Fortune sat down with Beaton to find out why more higher education institutions should implement more hands-on learning for future advanced manufacturing workers. 

The following interview has been edited for brevity and clarity.

Advanced manufacturing industry demand

Fortune: What does the demand look like for high-tech manufacturing jobs? 

Beaton: There was already a reassuring trend before the pandemic where companies were looking to bring more manufacturing back to the U.S.—more flexible manufacturing and smarter, more automated manufacturing. They were looking at training people and educating people on these types of topics, and then the pandemic hit. This shined a light on the need for having more local manufacturing and the ability to produce things and have flexible manufacturing closer to home. That really grew a lot of demand. 

Every school that I talk to can’t have enough students going through their programs and have enough graduates—whether it’s a two-year program, a four-year engineering program. There are certain accelerated programs that I’ve seen that are very focused on, say, artificial intelligence, or robotics.

How does the Siemens program combat that?

Demand has exploded. There are lots of smart manufacturing in what we call Industry 4.0-related jobs out there. Students can take their pick, and it’s almost frustrating because they get into bidding wars for salaries—outrageous starting stories—and it’s crazy, but it’s good for students. 

Every instructor I talked to has placement rates of like 100% recently of the students graduating and getting jobs. And I didn’t see that five or eight years ago. I saw students kind of dabbling around getting graduate degrees or taking other paths or taking other jobs that weren’t necessarily in their field. Whether it’s computer science or software engineering or any of those things—smart manufacturing—and a lot of this software based work that we’re seeing is really preparing students for getting high, high, high dollar amounts. And the demand is growing exponentially.

How universities can improve their training

What can universities do to keep up with demand in the field?

I see schools giving students the ability to take online classes, but also physically come into labs and have access to work on projects where they can build things, and test, and do things with teams of people. There is this opportunity to take online classes, but also have access to hands-on experiential tools, hardware, and software.

I think it’s also useful for students to have a blend of professors and instructors. There are lots of instructors that, of course, have Ph.D.s and have done lots and lots of research around manufacturing, production, math, science, computer science, artificial intelligence—any of these things—and they’re global leading researchers in AI. But students should also have exposure to instructors who maybe worked at an automotive plant for 30 years, and now they’re teaching from a real experiential background. 

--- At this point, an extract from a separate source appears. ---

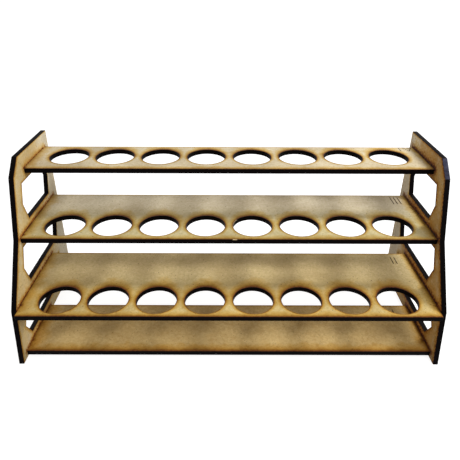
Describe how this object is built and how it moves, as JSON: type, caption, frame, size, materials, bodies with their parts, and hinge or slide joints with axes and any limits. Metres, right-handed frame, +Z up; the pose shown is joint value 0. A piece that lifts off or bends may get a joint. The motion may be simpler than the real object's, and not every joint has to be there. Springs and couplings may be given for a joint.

I think that just works well for students because they get to see and ask questions from different types of classes and different types of instructors. Students now are demanding a lot of flexibility and they want to see a lot of cool products and work in teams to accomplish real-world problems. That’s where we do our best work: Where students really want to work with real products, real technologies and solve real industrial problems.

What advice do you have for someone wanting to get into the industry?

I think students should challenge themselves and tackle hard projects and learn how to overcome failure. In any case, whether it’s in high school or college, students should try to get experience with an internship or a co-op or some sort of part-time job, because they’ll really expose them to what they’ll see in an actual company and actual work. It also helps choose your path a little bit.

If you intern at a company and are doing software engineering and you hate it for a couple of summers as an intern, then that can help guide your path a little bit—that maybe you don’t need to be a software engineer, so you don’t need to finish a four-year degree. Maybe you want something completely different. I think just getting exposure to real world projects can really help guide the path. Tackle hard projects and fail. That’s where you grow the most.